Did you find that on an ‘ordinary’ type of google search - like “Elizabeth David Roast Onions’” -or is that a specialist website you knew of? It would make getting rid of the physical books easier knowing I could find things like this easily! But also -I love those old stained well used cookery books with their memories of the kitchen in a half- derelict farmhouse, with a S.F. range, in deepest countryside and 2 free-range home schooled kids…..they ( E David’s books)are a touchstone to a happy bit of family life, before we got it all ‘done-up’ and back then there was so much more time ahead. Ah me! Better keep them! Also,
better go eat - this is a lovely red, but I’ve not practiced due diligence re: the order in which to do things. 🤗
You are doing well to still be losing weight, sorry you have had a relapse. I hope you are able to try it, there are a couple more quiche type recipes which look good too. I think one was asparagus and the other onion.
Old cookery books are interesting to look through even if you don’t use many of the recipes. I’m pleased you’ve enjoyed some roasted onions, they’re nice and sweet cooked in that way.
I’ll look for that. It sounds like a proper Christmas treat. But restraint till then - I have another 15 lbs to lose first.

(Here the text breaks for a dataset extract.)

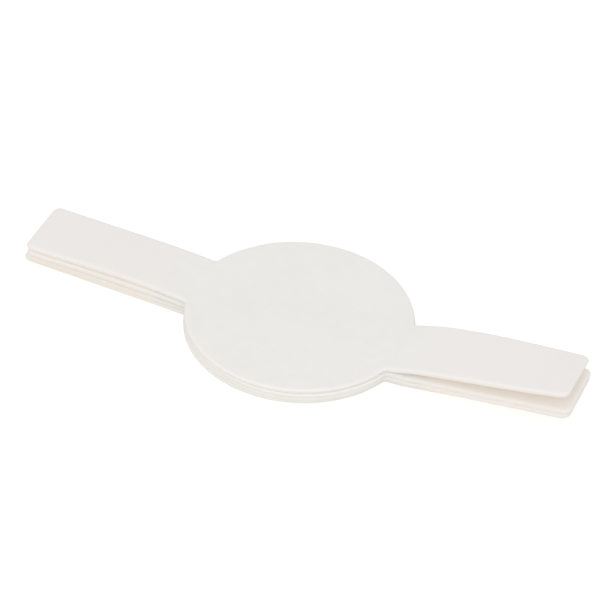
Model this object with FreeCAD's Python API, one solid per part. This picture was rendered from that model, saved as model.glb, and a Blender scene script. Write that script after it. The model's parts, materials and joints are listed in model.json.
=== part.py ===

Aiming for those mince pies (AND slipping easily into my best 1970’s bias crepe dress) might be just the motivation that works for me! The wrench of parting with books I know too well- we have just boxed up and had Oxfam collect c.3000…OH and I have been massive bibliophiles, collectors and at times, when needs must’ed, dealers. We’re having a big cull to ease having some building work done ..and it’s time.. but the letting go is hard, and decisions on one day are different from next…and remembering that ‘oh it’s gone!’ after a days search,,,so frustrating.. but after said work we will have a good dedicated library, (and heating!! etc!)-properly shelved and accessible, if much reduced. Been carrying boxes around forever!